TASK OBJECTIVE >> Beginning with the first line of the data below, reproduce every line unchanged, ending with the line that holds "groups = 8; // [8]".
━━ COLLECTED DATA ━━
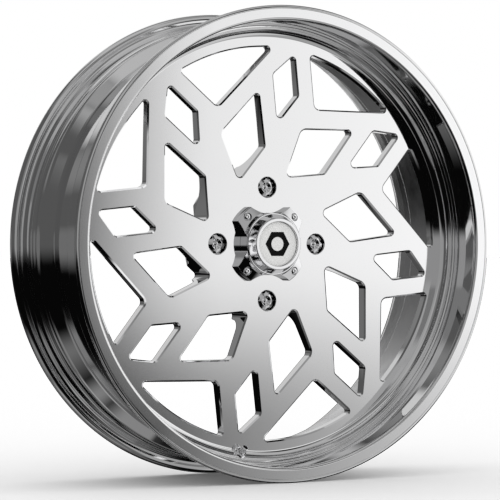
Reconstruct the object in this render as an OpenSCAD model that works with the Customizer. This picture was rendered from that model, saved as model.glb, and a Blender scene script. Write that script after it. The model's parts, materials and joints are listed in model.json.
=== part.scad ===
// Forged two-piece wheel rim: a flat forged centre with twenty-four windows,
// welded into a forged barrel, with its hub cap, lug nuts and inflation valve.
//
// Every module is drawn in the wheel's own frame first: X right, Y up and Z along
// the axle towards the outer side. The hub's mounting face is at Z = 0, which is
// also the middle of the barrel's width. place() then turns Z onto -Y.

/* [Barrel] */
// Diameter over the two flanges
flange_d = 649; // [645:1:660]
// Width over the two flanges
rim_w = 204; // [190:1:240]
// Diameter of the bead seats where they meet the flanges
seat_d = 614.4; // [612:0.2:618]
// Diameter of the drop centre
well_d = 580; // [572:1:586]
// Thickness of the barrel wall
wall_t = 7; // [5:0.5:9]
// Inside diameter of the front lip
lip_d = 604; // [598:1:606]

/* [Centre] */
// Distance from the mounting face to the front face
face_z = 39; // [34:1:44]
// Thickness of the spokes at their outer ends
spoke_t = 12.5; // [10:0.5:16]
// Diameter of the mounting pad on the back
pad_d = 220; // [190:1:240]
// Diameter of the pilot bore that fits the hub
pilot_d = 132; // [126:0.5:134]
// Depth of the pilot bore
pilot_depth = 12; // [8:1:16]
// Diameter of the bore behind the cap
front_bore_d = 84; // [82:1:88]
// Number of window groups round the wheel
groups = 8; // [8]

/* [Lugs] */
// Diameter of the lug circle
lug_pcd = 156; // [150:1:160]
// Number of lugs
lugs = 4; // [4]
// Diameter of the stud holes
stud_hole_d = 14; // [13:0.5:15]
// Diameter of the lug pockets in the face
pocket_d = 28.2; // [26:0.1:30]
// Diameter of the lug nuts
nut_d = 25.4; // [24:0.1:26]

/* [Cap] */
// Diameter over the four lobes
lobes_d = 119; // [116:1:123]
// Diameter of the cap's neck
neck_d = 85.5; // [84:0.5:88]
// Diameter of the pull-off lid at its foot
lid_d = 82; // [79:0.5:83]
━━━
ANSWER IN FULL >>
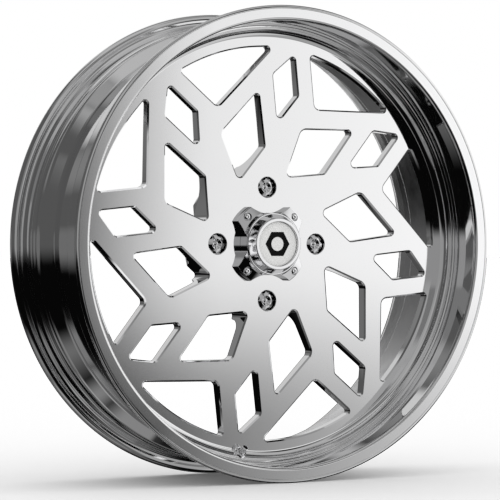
Reconstruct the object in this render as an OpenSCAD model that works with the Customizer. This picture was rendered from that model, saved as model.glb, and a Blender scene script. Write that script after it. The model's parts, materials and joints are listed in model.json.
=== part.scad ===
// Forged two-piece wheel rim: a flat forged centre with twenty-four windows,
// welded into a forged barrel, with its hub cap, lug nuts and inflation valve.
//
// Every module is drawn in the wheel's own frame first: X right, Y up and Z along
// the axle towards the outer side. The hub's mounting face is at Z = 0, which is
// also the middle of the barrel's width. place() then turns Z onto -Y.

/* [Barrel] */
// Diameter over the two flanges
flange_d = 649; // [645:1:660]
// Width over the two flanges
rim_w = 204; // [190:1:240]
// Diameter of the bead seats where they meet the flanges
seat_d = 614.4; // [612:0.2:618]
// Diameter of the drop centre
well_d = 580; // [572:1:586]
// Thickness of the barrel wall
wall_t = 7; // [5:0.5:9]
// Inside diameter of the front lip
lip_d = 604; // [598:1:606]

/* [Centre] */
// Distance from the mounting face to the front face
face_z = 39; // [34:1:44]
// Thickness of the spokes at their outer ends
spoke_t = 12.5; // [10:0.5:16]
// Diameter of the mounting pad on the back
pad_d = 220; // [190:1:240]
// Diameter of the pilot bore that fits the hub
pilot_d = 132; // [126:0.5:134]
// Depth of the pilot bore
pilot_depth = 12; // [8:1:16]
// Diameter of the bore behind the cap
front_bore_d = 84; // [82:1:88]
// Number of window groups round the wheel
groups = 8; // [8]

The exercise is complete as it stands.